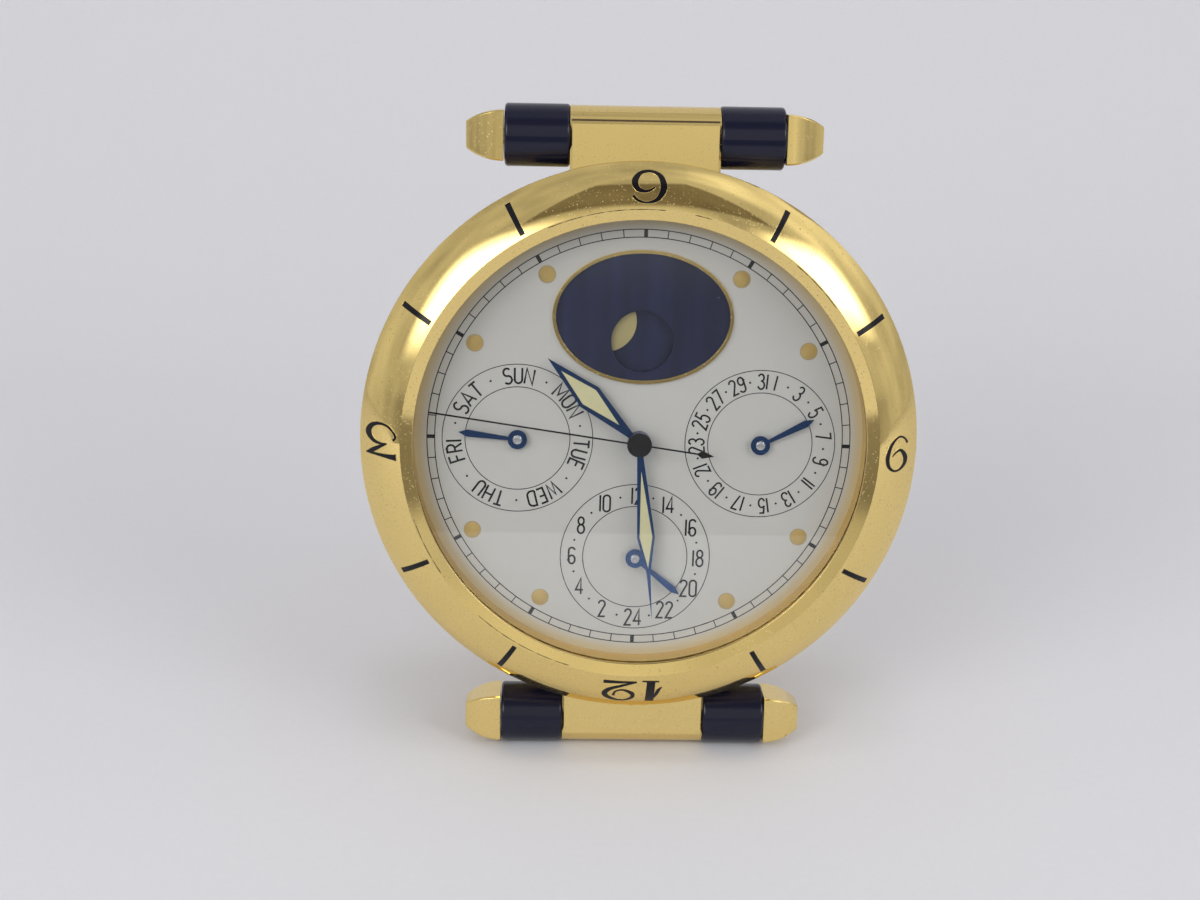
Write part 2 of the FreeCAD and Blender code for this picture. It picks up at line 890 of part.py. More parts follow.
...
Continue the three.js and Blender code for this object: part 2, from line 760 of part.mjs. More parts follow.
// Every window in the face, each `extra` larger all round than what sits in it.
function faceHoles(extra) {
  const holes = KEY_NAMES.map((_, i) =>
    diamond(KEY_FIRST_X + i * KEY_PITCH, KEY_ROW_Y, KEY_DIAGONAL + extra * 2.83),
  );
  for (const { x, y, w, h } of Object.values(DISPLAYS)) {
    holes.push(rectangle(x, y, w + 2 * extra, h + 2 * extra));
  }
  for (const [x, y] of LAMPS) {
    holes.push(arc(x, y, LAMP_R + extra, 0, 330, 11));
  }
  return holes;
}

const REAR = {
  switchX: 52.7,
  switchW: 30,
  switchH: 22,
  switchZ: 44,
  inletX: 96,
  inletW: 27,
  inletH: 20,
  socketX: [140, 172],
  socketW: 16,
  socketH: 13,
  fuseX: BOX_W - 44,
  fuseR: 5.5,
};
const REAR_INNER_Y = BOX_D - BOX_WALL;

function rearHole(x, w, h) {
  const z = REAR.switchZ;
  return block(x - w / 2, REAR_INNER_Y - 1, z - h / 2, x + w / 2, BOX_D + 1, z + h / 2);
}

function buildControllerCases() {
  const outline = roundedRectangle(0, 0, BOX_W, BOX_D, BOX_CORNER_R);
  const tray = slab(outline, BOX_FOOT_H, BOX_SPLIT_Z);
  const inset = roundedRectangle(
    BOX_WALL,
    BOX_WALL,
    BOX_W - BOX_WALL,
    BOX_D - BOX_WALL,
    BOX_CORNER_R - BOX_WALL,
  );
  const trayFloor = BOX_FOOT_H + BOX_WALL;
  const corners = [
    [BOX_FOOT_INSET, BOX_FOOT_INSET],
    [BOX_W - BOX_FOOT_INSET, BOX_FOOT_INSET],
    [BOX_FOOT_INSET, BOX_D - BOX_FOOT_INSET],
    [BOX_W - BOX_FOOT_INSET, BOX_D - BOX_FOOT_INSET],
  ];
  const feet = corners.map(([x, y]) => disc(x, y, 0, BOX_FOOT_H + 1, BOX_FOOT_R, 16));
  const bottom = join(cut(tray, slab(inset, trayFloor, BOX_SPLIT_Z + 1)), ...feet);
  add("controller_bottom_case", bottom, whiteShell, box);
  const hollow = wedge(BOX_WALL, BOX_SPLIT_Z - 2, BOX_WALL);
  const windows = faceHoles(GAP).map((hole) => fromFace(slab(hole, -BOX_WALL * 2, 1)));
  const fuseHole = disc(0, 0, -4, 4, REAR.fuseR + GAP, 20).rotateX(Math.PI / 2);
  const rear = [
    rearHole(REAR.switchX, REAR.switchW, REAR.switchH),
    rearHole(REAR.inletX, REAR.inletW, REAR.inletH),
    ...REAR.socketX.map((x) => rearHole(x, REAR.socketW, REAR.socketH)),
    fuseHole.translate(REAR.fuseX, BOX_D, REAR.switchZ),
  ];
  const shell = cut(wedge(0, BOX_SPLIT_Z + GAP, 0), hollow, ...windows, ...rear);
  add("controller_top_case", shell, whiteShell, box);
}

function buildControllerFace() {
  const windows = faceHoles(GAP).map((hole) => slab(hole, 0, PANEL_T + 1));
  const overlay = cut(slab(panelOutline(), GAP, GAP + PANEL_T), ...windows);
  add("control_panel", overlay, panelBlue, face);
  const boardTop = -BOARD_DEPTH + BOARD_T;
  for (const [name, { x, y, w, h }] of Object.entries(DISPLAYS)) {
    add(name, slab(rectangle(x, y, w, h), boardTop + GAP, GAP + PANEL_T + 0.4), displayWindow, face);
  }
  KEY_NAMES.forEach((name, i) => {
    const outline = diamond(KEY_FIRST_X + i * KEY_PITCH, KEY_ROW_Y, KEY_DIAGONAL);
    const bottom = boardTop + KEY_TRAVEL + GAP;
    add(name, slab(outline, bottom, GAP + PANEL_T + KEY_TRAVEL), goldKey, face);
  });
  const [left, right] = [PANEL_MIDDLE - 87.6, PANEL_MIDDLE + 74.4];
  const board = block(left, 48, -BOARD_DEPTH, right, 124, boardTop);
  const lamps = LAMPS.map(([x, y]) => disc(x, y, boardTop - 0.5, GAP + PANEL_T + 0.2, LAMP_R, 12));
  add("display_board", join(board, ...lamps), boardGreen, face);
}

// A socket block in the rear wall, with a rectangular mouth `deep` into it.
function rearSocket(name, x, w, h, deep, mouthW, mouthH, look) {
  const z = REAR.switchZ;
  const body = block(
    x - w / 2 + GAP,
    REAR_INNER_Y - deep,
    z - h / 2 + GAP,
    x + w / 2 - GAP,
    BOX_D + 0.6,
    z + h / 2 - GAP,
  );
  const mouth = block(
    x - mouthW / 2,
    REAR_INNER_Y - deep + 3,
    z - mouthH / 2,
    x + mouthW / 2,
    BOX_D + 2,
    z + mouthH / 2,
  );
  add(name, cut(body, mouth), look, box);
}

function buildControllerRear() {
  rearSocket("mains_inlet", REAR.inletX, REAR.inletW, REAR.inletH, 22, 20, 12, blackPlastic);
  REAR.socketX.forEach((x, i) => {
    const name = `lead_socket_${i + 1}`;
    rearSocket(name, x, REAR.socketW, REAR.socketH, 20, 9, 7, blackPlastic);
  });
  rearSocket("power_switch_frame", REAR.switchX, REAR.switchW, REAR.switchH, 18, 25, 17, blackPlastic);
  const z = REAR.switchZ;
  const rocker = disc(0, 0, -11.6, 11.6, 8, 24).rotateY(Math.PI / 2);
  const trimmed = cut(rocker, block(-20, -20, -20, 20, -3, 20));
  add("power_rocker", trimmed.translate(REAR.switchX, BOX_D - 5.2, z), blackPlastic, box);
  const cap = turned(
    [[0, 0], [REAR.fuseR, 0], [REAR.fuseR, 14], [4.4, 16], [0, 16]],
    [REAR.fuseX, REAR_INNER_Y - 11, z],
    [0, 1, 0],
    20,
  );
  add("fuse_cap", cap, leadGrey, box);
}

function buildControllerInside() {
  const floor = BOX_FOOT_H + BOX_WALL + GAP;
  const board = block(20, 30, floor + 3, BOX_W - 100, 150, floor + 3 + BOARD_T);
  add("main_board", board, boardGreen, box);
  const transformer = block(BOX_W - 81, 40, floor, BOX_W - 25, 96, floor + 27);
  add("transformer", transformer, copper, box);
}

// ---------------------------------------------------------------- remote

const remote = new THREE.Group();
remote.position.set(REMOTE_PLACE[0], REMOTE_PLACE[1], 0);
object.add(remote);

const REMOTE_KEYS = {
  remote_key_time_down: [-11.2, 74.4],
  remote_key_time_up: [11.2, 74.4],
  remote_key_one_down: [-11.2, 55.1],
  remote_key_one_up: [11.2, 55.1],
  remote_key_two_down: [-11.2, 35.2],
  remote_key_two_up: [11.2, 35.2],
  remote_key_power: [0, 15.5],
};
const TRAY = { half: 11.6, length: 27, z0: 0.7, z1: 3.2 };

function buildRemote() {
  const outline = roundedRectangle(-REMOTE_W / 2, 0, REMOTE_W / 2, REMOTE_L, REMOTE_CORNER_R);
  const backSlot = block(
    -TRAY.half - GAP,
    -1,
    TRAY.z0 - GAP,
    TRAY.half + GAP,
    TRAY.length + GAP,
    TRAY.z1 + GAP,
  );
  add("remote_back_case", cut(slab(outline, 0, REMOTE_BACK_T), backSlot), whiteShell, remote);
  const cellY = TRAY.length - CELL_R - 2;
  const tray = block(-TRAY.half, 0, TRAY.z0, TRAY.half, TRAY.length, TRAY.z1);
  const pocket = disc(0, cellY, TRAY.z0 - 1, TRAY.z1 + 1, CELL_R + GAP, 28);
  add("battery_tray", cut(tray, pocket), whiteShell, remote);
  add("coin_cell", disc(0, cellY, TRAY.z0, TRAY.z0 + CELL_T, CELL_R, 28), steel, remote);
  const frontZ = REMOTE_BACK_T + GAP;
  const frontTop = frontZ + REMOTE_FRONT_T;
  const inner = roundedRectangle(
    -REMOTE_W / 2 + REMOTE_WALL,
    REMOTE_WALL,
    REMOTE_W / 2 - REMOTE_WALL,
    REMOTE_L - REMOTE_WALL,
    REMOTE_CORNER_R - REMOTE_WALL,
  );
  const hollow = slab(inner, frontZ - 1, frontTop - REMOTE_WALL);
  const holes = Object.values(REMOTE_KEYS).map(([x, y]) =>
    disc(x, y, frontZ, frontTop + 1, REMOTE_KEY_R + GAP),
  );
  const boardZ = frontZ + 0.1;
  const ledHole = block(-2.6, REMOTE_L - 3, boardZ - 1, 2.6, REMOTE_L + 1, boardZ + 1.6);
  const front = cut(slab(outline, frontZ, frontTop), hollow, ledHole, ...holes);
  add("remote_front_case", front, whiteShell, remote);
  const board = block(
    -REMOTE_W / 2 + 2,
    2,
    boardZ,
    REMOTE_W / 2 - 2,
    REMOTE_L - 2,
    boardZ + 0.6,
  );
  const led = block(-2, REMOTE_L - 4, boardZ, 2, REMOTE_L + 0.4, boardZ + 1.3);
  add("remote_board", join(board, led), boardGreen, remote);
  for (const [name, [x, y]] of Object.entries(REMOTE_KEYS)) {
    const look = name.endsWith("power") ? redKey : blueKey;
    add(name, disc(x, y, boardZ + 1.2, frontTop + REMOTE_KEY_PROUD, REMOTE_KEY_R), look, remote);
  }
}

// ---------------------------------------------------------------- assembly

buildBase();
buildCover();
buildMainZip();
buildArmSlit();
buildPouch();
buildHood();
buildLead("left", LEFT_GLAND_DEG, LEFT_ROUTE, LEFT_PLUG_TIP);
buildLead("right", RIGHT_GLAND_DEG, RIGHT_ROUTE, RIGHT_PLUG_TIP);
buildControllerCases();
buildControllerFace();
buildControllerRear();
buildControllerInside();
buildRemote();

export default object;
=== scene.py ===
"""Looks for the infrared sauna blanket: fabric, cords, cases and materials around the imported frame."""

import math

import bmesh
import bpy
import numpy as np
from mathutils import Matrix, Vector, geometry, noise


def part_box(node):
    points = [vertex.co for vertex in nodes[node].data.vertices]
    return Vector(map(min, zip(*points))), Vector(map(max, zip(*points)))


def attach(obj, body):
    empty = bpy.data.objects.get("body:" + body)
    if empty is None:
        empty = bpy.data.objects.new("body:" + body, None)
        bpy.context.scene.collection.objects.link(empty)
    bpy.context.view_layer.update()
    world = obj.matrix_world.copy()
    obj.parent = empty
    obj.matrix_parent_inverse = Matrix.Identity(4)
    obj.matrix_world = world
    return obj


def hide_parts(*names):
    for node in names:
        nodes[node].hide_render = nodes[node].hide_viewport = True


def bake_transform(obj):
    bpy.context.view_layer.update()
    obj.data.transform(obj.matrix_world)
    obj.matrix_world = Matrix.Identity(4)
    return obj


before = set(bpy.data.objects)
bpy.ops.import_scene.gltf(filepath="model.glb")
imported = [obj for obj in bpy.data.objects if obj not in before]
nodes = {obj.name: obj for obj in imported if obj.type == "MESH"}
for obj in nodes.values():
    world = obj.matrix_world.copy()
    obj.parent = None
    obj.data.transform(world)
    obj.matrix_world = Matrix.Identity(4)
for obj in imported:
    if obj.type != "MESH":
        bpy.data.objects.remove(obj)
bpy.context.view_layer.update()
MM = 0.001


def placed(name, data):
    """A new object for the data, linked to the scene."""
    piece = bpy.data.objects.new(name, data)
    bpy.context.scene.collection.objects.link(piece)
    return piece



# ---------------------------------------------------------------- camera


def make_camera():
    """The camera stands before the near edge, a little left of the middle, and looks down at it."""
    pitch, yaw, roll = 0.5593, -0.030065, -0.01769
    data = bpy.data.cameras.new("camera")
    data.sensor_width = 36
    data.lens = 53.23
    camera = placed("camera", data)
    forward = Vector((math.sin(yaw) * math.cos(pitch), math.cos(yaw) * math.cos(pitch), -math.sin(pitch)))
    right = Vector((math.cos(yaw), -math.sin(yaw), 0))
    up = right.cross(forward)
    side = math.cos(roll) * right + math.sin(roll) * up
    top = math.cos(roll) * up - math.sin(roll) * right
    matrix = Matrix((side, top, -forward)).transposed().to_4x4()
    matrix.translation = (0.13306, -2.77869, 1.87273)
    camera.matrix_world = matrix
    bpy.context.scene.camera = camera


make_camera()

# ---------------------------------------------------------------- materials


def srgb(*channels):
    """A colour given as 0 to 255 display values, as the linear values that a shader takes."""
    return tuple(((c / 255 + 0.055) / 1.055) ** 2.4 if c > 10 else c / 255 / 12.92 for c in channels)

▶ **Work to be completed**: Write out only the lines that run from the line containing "buildBase();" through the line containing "bpy.context.scene.collection.objects.link(empty)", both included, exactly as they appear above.

▶ **Response**:
buildBase();
buildCover();
buildMainZip();
buildArmSlit();
buildPouch();
buildHood();
buildLead("left", LEFT_GLAND_DEG, LEFT_ROUTE, LEFT_PLUG_TIP);
buildLead("right", RIGHT_GLAND_DEG, RIGHT_ROUTE, RIGHT_PLUG_TIP);
buildControllerCases();
buildControllerFace();
buildControllerRear();
buildControllerInside();
buildRemote();

export default object;
=== scene.py ===
"""Looks for the infrared sauna blanket: fabric, cords, cases and materials around the imported frame."""

import math

import bmesh
import bpy
import numpy as np
from mathutils import Matrix, Vector, geometry, noise


def part_box(node):
    points = [vertex.co for vertex in nodes[node].data.vertices]
    return Vector(map(min, zip(*points))), Vector(map(max, zip(*points)))


def attach(obj, body):
    empty = bpy.data.objects.get("body:" + body)
    if empty is None:
        empty = bpy.data.objects.new("body:" + body, None)
        bpy.context.scene.collection.objects.link(empty)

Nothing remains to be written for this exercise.